The first formality ahead of the release was a Cabinet approval. This came last Thursday. The next day, the Colombo High Court granted bail to Mr. Fonseka in one case, relating to harbouring Army deserters.

Mr. Sarath Fonseka, who was appointed Army Commander in 2005 by Mr..Rajapakasa, oversaw the defeat of the LTTE in May 2009. He was ‘kicked upstairs’ and made Chief of Defence Staff in July 2009. In November the same year, Mr. Fonseka resigned the position and decided to contest the polls, a decision that put him in direct confrontation with the more political savvy Mr. Mahinda Rajapaksa. Even when most of the diplomatic corps and foreign observers in Colombo predicted a Fonseka victory in the Presidential polls, he trailed Rajapaksa by 17 points in the election.
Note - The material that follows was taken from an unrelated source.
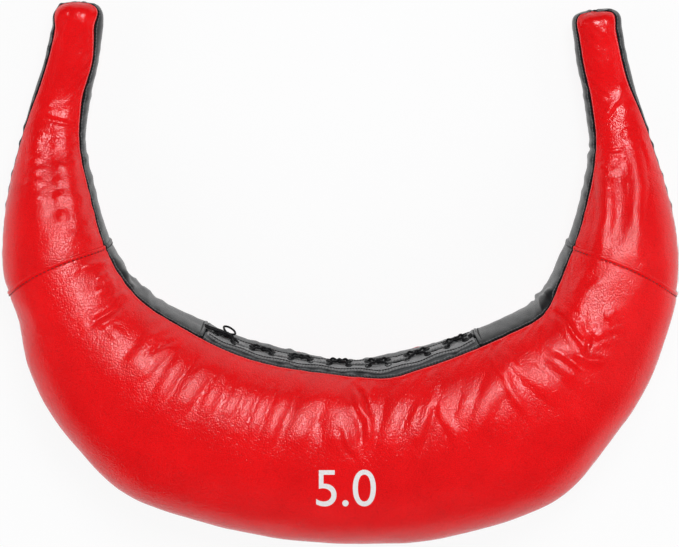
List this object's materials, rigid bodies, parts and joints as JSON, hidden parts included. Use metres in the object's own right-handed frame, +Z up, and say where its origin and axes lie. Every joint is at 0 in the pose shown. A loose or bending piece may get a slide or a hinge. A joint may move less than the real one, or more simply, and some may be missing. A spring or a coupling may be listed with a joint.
{
  "type": "fitness power bag",
  "caption": "Crescent-shaped soft training weight with stuffed grip horns and a laced opening for its filling.",
  "frame": {"origin": "middle of the bag's box on the floor, with the bag lying on its back", "axes": "+X across the bag from horn to horn, +Y from the belly towards the horn tips, +Z up through the thickness out of the front panel"},
  "size_m": [0.5696, 0.4596, 0.1299],
  "materials": {
    "red_leather": "semi-gloss grained synthetic leather",
    "black_leather": "satin grained synthetic leather",
    "grey_flap": "matt coated cloth",
    "black_lace": "braided cord",
    "pale_wadding": "loose wadding",
    "sand_cloth": "plain woven cloth"
  },
  "bodies": {
    "body": {"front_body_panel": "red_leather", "back_body_panel": "red_leather", "outer_body_gusset": "black_leather", "left_inner_gusset": "black_leather", "right_inner_gusset": "black_leather", "front_placket": "black_leather", "back_placket": "black_leather", "front_lacing_flap": "grey_flap", "back_lacing_flap": "grey_flap", "lacing_tongue": "grey_flap", "lace": "black_lace", "lace_knot": "black_lace", "front_wadding_pad": "pale_wadding", "back_wadding_pad": "pale_wadding", "left_sand_pouch": "sand_cloth", "centre_sand_pouch": "sand_cloth", "right_sand_pouch": "sand_cloth"},
    "left_horn": {"left_horn_front_panel": "red_leather", "left_horn_back_panel": "red_leather", "left_horn_inner_gusset": "black_leather", "left_horn_outer_gusset": "black_leather", "left_tip_knot": "black_leather", "left_horn_filling": "pale_wadding", "left_grip_core": "sand_cloth"},
    "right_horn": {"right_horn_front_panel": "red_leather", "right_horn_back_panel": "red_leather", "right_horn_inner_gusset": "black_leather", "right_horn_outer_gusset": "black_leather", "right_tip_knot": "black_leather", "right_horn_filling": "pale_wadding", "right_grip_core": "sand_cloth"}
  },
  "joints": [
    {"name": "left_horn_flex", "type": "hinge", "parent": "body", "child": "left_horn", "pos_m": [-0.2052, -0.0655, 0.045], "axis": [0, 0, -1], "range_deg": [-10, 15], "stiffness_Nm_per_rad": 10},
    {"name": "right_horn_flex", "type": "hinge", "parent": "body", "child": "right_horn", "pos_m": [0.2052, -0.0655, 0.045], "axis": [0, 0, 1], "range_deg": [-10, 15], "stiffness_Nm_per_rad": 10}
  ]
}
Barely a fortnight after the defeat, he was arrested on February 8, 2010 by military police and subjected to a court martial on “military offences.”

The first court martial, which began in March 2010, ordered that he be discharged dishonourably in May 2010. The second court martial on Hi-Corp deal resulted in a three-year sentence in September 2010. Though he won from Colombo district in April 2010 general elections, he was unseated from Parliament in October the same year. In all, has served more than 2 years in prison and has also been convicted for another 3 years last November. He has appealed against convictions in the Court of Appeal and the Supreme Court.

Fonseka leads the Democratic National Alliance, which has seven seats in the 225 member House. The next Presidential elections are due in 2016. Fonseka has a variety of health concerns, including respiratory problems, and others, arising from an aborted suicide bomb attack on him.